Since NIAC launched its information campaign on the MEK nearly one year ago, I have been in close and continuing contact with the State Department. They are bewildered by the freedom of movement that a designated terrorist organization enjoys on Capitol Hill; disgusted by former U.S. government officials willing to make a quick buck by shilling for the MEK; and exasperated by senior-level political appointees who have allowed partisan politics to trump making an otherwise obvious decision that was not controversial a few short years ago.
A bit of context tells the real story.
In both 2006 and 2007, I helped review the MEK’s terrorist designation. I worked with my colleagues in government to review documentation dating from the 1970s to the present, and it was swiftly determined that the MEK’s terrorist designation remained warranted. This was during the Bush administration — which had an openly stated policy of regime change — and before neoconservative political appointees began jumping ship en masse toward late 2007.
The facts were so indisputable that nearly zero debate took place inside the State Department. Only a few neoconservatives pushed to use the MEK as a pressure point against the Iranian government. Yet despite their countless Iran policy blunders, most neoconservatives in the Bush administration were unequivocal that a terrorist group is a terrorist group.

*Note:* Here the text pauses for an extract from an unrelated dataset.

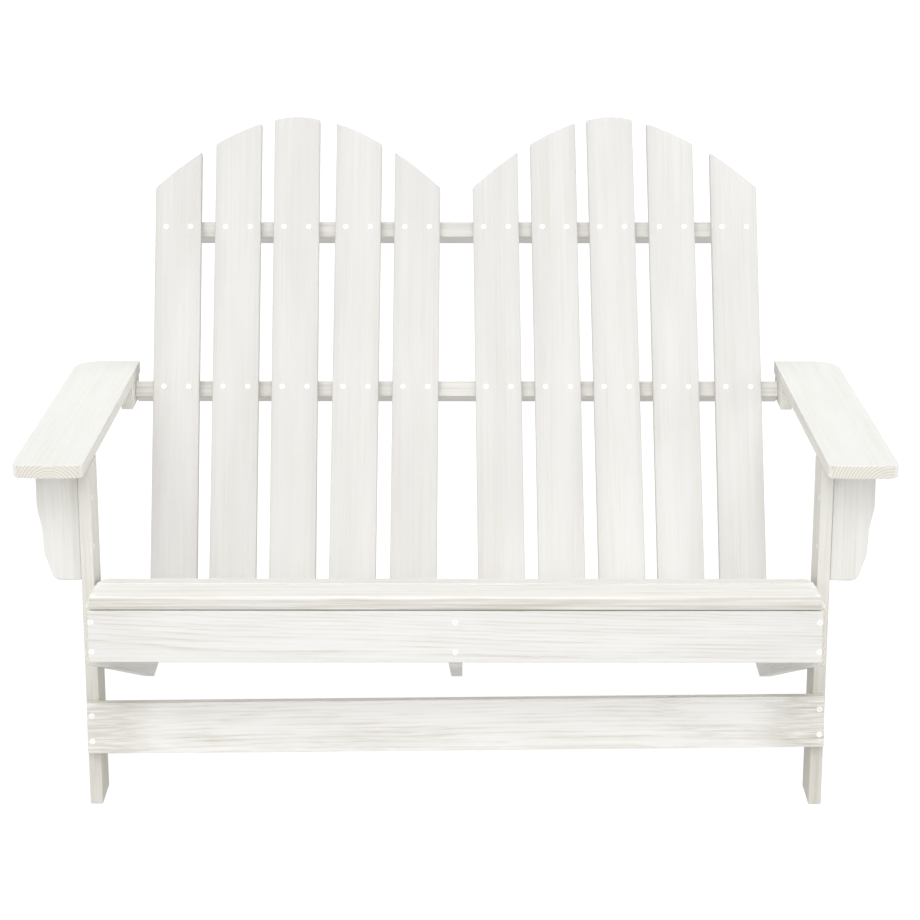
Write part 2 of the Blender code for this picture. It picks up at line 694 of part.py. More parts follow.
def add_arm_set(bench, plan, back, side_name, side, arm_level):
    """An arm, and the cleat that carries its rear end on the arm-level batten."""
    outer = side * ARM_WIDTH
    corners = [
        (0, ARM_FRONT_BOW, ARM_INNER_ROUND),
        (outer / 2, 0, ARM_BOW_ROUND),
        (outer, ARM_FRONT_BOW, ARM_OUTER_ROUND),
        (outer, plan.length, ARM_REAR_ROUND),
        (0, plan.length, 0),
    ]
    frame = add_frame(side_name + "_arm_frame", bench, plan.placement(side))
    arm = add_board(side_name + "_arm", rounded_outline(corners), 0, ARM_THICKNESS, frame)

    inner = side * plan.cleat_inner
    outer = inner + side * BOARD
    top = ARM_UNDERSIDE - FIT_GAP
    low = top - CLEAT_HEIGHT
    outline = rectangle(plan.cleat_front, low, plan.cleat_rear, top)
    cleat = add_board(side_name + "_arm_cleat", outline, *sorted((inner, outer)), bench, SIDE_ON)

    x = (inner + outer) / 2
    places = []
    for y in (plan.cleat_front + CLEAT_SCREW_MARGIN, plan.cleat_rear - CLEAT_SCREW_MARGIN):
        places.append(((x, y, low), (0, 0, 1), CLEAT_SCREW_LENGTH))
    add_separate_screws(side_name + "_cleat_screw", places, bench, (cleat, arm))

    height = back.level - BATTEN_HEIGHT / 2 * cos(BACK_RECLINE) - BATTEN_DEPTH / 2 * sin(BACK_RECLINE)
    places = [((outer, back.batten_middle(), height), (-side, 0, 0), BATTEN_SCREW_LENGTH)]
    add_separate_screws(side_name + "_batten_end_screw", places, bench, (cleat, arm_level))
    return arm


def add_dowels(bench, legs_plan, arms, legs, brackets):
    """Two dowels in each leg's top and one in each bracket's, up into the arms."""
    low = ARM_UNDERSIDE - DOWEL_BELOW_ARM
    length = DOWEL_BELOW_ARM + DOWEL_IN_ARM
    middle_height = ARM_UNDERSIDE - DOWEL_BELOW_ARM / 2
    leg_x = legs_plan.foot_inner + legs_plan.outward(middle_height) + BOARD / 2
    front = LEG_SETBACK + middle_height * legs_plan.lean
    spots = [
        (leg_x, front + LEG_DOWEL_MARGIN),
        (leg_x, front + LEG_WIDTH - LEG_DOWEL_MARGIN),
        (leg_x + BOARD / 2 + BRACKET_DOWEL_REACH, front + BRACKET_SETBACK + BOARD / 2),
    ]
    places = []
    for _, side in SIDES:
        for x, y in spots:
            places.append(((side * x, y, low), (0, 0, 1), length))
    add_turned_nodes("arm_dowel", places, bench, dowel_rings, DOWEL_SIDES, RAW_BEECH)
    holes = add_turned_group("arm_dowel_holes", places, bench, dowel_hole_rings, DOWEL_SIDES)
    cut_all(arms + legs + brackets, holes)


def centre_on_floor(bench):
    """Moves the origin to the floor under the middle of the bench."""
    scene_state = bpy.context.evaluated_depsgraph_get()
    corners = []
    for piece in bpy.data.objects:
        if piece.type == "MESH" and not piece.hide_render:
            solid = piece.evaluated_get(scene_state)
            corners += [solid.matrix_world @ point.co for point in solid.data.vertices]
    low = Vector([min(corner[axis] for corner in corners) for axis in range(3)])
    high = Vector([max(corner[axis] for corner in corners) for axis in range(3)])
    bench.location = (-(low.x + high.x) / 2, -(low.y + high.y) / 2, -low.z)


def build_bench():
    clear_scene()
    bench = add_frame("bench_frame", None, LAID_FLAT)
    line = SeatLine()
    legs_plan = LegPlan(line)
    back_plan = BackPlan(line)
    arms_plan = ArmPlan(legs_plan, back_plan)

    stringers = add_stringers(bench, line)
    apron = add_apron(bench, line, stringers)
    slats = add_seat(bench, line)
    add_seat_screws(bench, line, slats, stringers, apron)

    cutters = add_level_cutters(bench, legs_plan)
    side_stringers = {"left": stringers[0], "right": stringers[-1]}
    legs = []
    brackets = []
    for side_name, side in SIDES:
        stringer = side_stringers[side_name]
        leg, bracket = add_leg_set(bench, legs_plan, side_name, side, stringer, cutters)
        legs.append(leg)
        brackets.append(bracket)
    add_lower_rail(bench, legs_plan, legs)

    arm_level = add_back(bench, back_plan, arms_plan.cleat_inner - FIT_GAP, stringers)
    arms = []
    for side_name, side in SIDES:
        arms.append(add_arm_set(bench, arms_plan, back_plan, side_name, side, arm_level))
    add_dowels(bench, legs_plan, arms, legs, brackets)
    bpy.context.view_layer.update()
    centre_on_floor(bench)


build_bench()
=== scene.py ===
"""Looks of a two-seat garden bench of white-washed fir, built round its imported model.

Metres, +Z up. The front faces -Y, and a person who sits on the bench has +X on the left hand.
A board is laid out in its turned frame, which is the bench's own frame turned about the origin until
the board's faces lie along the axes.
"""
import itertools
import json
import bmesh
import bpy
import numpy as np
from math import cos, pi, radians, sin, tan
from mathutils import Matrix, Vector

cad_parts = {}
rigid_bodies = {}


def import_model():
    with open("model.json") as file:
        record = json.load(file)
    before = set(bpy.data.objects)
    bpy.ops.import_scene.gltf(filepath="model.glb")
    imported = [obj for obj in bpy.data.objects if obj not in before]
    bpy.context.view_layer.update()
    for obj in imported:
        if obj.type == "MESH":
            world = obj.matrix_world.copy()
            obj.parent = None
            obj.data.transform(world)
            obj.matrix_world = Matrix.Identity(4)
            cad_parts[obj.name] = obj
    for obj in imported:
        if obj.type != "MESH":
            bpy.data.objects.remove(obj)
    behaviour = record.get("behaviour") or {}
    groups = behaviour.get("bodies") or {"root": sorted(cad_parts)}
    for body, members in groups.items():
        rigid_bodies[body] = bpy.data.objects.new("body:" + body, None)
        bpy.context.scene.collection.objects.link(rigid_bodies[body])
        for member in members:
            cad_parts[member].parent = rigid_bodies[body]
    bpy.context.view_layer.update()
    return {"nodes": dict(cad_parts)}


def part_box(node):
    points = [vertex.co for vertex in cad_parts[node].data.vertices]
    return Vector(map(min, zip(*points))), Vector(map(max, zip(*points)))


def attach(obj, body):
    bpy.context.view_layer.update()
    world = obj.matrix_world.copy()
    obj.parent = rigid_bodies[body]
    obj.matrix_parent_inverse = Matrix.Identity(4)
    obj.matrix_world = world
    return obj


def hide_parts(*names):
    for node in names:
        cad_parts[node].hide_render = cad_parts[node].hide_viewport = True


for leftover in list(bpy.data.objects):
    bpy.data.objects.remove(leftover, do_unlink=True)
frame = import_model()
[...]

When presidential administrations change, political appointees cycle in and out of government. Career public servants — which constitute the vast majority of State Department officials — transcend elections. Many of the same officials I worked with to reconfirm the MEK’s terrorist designation in 2006 and 2007 continue to serve in the Obama administration. The same evidence also remains in place.

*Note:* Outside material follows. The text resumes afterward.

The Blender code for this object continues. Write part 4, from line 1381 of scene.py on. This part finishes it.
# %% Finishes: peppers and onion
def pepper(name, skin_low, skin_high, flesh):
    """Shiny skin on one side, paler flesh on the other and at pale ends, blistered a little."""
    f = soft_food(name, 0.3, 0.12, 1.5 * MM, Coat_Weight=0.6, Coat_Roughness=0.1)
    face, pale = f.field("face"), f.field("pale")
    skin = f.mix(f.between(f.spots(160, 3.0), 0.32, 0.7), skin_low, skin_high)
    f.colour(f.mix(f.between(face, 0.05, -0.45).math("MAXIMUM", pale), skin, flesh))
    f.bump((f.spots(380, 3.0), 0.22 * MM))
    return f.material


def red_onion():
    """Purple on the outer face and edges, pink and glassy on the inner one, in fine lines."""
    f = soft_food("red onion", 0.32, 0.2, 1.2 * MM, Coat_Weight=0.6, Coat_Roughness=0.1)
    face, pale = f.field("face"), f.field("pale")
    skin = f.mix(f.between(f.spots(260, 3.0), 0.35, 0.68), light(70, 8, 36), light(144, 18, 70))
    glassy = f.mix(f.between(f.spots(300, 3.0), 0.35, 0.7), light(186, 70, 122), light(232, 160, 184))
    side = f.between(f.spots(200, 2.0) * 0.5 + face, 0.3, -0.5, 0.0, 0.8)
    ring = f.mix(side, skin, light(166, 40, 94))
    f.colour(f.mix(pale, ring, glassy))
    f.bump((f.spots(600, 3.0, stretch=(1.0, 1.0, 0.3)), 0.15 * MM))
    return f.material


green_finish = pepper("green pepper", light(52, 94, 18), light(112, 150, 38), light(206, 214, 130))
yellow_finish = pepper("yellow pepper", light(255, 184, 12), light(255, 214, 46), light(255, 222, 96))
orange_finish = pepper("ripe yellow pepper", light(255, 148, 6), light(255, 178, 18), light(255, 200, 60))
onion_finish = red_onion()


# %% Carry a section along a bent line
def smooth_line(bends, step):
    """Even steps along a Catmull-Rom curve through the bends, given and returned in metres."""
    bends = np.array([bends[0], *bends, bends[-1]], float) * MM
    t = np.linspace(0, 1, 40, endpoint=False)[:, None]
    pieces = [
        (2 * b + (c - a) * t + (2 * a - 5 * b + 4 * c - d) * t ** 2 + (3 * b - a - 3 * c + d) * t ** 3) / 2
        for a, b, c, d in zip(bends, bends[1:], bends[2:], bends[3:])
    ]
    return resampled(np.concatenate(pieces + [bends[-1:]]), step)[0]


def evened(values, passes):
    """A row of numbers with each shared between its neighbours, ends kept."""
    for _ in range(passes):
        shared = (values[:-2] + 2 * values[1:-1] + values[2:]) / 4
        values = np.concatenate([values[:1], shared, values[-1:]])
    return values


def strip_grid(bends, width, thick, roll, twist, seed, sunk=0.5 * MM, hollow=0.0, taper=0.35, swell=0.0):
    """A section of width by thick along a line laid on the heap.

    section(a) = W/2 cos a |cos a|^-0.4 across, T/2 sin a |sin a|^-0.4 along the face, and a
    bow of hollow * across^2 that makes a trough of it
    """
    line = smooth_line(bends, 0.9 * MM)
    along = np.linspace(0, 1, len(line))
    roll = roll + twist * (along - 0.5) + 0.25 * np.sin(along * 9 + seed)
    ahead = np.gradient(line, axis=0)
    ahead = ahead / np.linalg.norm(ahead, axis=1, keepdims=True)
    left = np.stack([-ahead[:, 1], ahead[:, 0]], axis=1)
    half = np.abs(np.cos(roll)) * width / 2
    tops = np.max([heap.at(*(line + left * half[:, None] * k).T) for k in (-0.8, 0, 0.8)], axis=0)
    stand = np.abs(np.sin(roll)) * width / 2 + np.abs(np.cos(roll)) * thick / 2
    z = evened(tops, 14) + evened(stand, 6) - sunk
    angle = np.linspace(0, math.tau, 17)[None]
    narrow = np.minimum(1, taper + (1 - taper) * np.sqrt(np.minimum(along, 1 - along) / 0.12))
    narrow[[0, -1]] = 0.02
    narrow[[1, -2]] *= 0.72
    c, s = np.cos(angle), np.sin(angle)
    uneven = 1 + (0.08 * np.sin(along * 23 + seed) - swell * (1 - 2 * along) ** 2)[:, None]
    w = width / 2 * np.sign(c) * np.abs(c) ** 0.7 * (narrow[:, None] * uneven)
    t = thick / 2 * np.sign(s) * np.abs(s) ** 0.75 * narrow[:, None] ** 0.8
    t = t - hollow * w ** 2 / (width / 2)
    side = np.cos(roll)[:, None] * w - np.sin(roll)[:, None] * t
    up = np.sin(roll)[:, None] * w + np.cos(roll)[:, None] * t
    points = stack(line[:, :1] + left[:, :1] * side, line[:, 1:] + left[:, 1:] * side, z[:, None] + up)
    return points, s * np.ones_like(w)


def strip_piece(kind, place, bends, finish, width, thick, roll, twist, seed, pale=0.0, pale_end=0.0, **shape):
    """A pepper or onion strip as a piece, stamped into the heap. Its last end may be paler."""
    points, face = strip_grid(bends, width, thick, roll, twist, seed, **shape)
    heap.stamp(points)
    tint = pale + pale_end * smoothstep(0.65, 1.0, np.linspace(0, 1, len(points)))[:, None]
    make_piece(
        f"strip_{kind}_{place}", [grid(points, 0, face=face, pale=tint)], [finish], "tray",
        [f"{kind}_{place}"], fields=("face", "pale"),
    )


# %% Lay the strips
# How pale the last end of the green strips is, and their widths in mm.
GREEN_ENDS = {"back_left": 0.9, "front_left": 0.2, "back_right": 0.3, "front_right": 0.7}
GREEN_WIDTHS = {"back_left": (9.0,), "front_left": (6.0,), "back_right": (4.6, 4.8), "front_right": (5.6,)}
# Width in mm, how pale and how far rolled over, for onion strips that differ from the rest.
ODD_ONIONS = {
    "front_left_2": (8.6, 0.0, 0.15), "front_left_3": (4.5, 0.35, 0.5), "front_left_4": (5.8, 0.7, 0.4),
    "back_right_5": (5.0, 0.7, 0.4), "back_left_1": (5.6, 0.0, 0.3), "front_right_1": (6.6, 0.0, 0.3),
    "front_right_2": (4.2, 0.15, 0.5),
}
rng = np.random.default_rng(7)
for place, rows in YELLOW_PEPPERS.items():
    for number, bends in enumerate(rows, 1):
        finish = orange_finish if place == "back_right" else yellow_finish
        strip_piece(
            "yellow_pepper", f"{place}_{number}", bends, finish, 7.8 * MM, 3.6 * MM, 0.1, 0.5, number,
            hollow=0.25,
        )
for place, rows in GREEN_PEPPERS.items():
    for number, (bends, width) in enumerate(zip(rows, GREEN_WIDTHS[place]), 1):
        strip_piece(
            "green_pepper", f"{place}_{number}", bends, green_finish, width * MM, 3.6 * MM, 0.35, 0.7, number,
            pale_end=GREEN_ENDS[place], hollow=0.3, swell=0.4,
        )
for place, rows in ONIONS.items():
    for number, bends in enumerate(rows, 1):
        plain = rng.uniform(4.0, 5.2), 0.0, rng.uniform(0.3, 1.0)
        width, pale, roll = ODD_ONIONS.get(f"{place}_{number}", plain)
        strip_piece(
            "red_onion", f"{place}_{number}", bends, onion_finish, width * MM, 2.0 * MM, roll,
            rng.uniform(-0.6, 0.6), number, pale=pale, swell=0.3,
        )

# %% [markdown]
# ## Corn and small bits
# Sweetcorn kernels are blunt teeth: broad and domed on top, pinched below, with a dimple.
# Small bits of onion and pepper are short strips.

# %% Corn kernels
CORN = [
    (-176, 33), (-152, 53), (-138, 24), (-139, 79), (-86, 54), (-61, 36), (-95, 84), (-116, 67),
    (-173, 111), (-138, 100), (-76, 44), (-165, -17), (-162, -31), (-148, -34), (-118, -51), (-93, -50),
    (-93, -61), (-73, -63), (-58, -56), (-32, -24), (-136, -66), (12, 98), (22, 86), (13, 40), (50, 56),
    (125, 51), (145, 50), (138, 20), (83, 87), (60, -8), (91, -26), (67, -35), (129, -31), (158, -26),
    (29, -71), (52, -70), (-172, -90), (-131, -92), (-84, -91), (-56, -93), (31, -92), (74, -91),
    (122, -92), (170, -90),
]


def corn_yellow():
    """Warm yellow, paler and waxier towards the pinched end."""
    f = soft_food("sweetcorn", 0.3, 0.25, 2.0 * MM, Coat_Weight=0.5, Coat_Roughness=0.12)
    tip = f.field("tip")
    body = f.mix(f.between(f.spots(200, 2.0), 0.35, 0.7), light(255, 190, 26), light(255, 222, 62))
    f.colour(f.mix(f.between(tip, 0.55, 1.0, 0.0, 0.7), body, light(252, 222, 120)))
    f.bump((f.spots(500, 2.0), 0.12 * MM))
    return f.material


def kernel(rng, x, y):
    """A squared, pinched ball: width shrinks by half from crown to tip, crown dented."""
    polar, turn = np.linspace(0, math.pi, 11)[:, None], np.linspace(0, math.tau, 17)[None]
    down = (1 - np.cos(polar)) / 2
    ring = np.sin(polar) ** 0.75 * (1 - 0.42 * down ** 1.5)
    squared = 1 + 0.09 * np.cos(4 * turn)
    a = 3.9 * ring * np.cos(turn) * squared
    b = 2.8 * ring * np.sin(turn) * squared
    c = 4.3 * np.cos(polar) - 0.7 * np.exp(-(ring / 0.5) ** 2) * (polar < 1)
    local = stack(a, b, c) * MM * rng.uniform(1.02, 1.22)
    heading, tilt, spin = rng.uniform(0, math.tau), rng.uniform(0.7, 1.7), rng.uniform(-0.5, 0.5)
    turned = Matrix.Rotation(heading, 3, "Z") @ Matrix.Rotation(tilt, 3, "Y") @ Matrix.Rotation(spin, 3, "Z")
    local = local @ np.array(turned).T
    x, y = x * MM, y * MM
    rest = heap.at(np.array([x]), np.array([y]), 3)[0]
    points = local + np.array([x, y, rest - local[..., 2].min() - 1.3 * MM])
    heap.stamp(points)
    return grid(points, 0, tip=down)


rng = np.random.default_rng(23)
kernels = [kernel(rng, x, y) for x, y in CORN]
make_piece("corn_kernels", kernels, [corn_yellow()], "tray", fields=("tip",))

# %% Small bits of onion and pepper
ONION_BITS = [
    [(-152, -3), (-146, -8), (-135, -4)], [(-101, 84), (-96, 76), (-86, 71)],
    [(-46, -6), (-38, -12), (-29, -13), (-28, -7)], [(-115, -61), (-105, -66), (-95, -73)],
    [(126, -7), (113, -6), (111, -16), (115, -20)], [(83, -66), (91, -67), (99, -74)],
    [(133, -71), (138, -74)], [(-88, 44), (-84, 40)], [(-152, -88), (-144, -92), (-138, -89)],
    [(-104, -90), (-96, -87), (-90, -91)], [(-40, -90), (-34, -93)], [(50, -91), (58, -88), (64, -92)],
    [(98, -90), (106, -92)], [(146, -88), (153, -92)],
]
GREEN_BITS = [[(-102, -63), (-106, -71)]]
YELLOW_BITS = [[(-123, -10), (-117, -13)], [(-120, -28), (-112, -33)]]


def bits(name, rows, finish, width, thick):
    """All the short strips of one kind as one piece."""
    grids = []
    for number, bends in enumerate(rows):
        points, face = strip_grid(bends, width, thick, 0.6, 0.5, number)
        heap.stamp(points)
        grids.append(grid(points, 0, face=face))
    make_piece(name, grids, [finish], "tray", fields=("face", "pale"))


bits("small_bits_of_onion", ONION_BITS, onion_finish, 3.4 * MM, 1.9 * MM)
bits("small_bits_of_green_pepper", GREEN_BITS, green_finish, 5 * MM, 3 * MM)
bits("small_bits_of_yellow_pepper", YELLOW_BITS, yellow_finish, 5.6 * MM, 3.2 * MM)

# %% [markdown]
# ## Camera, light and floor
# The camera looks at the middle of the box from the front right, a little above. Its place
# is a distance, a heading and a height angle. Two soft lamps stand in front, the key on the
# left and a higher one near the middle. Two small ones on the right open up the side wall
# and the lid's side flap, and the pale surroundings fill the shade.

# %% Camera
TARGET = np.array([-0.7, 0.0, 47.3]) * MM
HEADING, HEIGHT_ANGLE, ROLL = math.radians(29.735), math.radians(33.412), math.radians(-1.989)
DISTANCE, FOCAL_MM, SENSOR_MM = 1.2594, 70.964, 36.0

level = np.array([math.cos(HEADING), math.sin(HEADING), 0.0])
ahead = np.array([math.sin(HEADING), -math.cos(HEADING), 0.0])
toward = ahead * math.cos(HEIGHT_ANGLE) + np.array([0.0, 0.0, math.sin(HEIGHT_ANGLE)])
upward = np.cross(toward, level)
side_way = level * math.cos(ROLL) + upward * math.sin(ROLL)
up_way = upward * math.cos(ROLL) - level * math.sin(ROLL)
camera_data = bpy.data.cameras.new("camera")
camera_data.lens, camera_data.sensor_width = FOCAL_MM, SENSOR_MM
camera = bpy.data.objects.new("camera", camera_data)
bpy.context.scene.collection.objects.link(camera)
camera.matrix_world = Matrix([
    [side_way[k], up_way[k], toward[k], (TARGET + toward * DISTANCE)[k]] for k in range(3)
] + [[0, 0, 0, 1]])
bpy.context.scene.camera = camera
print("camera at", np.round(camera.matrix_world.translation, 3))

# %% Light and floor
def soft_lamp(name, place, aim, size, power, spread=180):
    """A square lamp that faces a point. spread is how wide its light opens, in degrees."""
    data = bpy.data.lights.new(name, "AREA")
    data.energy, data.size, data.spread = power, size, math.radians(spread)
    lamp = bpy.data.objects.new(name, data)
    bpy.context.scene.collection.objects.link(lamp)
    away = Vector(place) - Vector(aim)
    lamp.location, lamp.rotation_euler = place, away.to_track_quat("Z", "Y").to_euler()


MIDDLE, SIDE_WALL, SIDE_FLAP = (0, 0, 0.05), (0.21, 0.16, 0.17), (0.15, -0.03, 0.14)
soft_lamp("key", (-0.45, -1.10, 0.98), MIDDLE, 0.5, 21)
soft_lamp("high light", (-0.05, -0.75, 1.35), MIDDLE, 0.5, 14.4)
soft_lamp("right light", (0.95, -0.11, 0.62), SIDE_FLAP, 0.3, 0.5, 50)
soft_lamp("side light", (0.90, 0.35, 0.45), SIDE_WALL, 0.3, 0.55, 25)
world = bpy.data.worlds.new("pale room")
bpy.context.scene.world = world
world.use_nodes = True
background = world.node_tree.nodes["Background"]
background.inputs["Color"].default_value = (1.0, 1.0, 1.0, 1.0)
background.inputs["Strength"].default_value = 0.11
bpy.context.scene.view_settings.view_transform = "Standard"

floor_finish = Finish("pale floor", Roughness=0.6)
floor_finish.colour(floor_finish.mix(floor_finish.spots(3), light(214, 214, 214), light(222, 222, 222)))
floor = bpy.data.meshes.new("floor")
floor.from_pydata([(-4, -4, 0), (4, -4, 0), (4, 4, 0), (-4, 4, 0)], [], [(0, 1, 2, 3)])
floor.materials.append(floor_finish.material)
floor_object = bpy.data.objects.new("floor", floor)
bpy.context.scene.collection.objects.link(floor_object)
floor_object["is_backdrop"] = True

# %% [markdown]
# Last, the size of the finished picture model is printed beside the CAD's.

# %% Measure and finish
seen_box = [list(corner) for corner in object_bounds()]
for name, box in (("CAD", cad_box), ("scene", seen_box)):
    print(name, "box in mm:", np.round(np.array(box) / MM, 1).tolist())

If anything, the U.S. government now has more evidence to warrant a swift confirmation of the MEK’s terrorist designation. Obama administration officials recently confirmed to NBC News that the MEK is being armed, trained and funded by the Israeli government to murder Iranian scientists. This type of activity — politically motivated assassinations — is squarely within the U.S. government definition of terrorism that is used when designating foreign terrorist organizations (FTOs).
So, why we have reached this critical stage? Because even in the post-September 11th era, there has been lax enforcement of existing laws pertaining to FTOs. An illegal presence on Capitol Hill has allowed the MEK to build a disconcerting degree of political pressure vis-à-vis the Obama administration. Consistent inaction by the administration has exacerbated the problem. Only recently have they started to enforce the law, with former Pennsylvania governor Ed Rendell subpoenaed by the Treasury Department for his paid speeches in support of the MEK. This is a step in the right direction, and more subpoenas will surely follow — but is it too little too late?
It doesn’t have to be. Let me be clear: The requisite evidence to legally maintain the MEK’s terrorist designation is both ample and indisputable.
As one of the appeals court judges wrote in her ruling, "the classified portion of the administrative record provides "substantial support" for [the Secretary of State’s] determination that the PMOI [MEK] either continues to engage in terrorism or terrorist activity or retains the capability and intent to do so."
The reasoning why the Obama administration has not publicly released this evidence is simple: releasing such information could compromise and damages sources; hamper future intelligence gathering; and jeopardize legal proceedings against alleged criminals involved in the case. This runs the risk of rendering U.S. national security less effective. A similar justification was used by the Obama administration when it withheld much of its collected evidence in the alleged Iranian government plot to assassinate the Saudi Arabian ambassador to Washington.
Secretary Clinton telling lawmakers that a decision on the MEK’s terrorist designation is pending in part to see if the group relocates is tantamount to an admission that the decision has nothing to do with whether or not the MEK is a terrorist organization. This couldn’t be further from the truth.
Simply put, it is unacceptable to delist a designated FTO in return for them agreeing to relocate. So long as the MEK’s organizational structure remains in place, it legally remains a terrorist organization — regardless of where its base is located. Furthermore, the precedent set by such a mistake would be an unmitigated disaster for the U.S. Does America want to open the door for other terrorist organizations to spend millions of dollars on lobbying to get off the terrorist list?
It’s time for the Obama administration to stop playing politics and start enforcing the law. Secretary Clinton and other senior-level officials may not hold their positions one year from now, but many of my former colleagues at the State Department will be left to clean up the mess. Political appointees and Congress must stop politicizing the MEK’s terrorist designation, and instead let career public servants do their job. This is how they can best uphold the law in pursuit of America’s national security interests.
Reza Marashi is director of research at the National Iranian American Council and a former Iran desk officer at the U.S. State Department.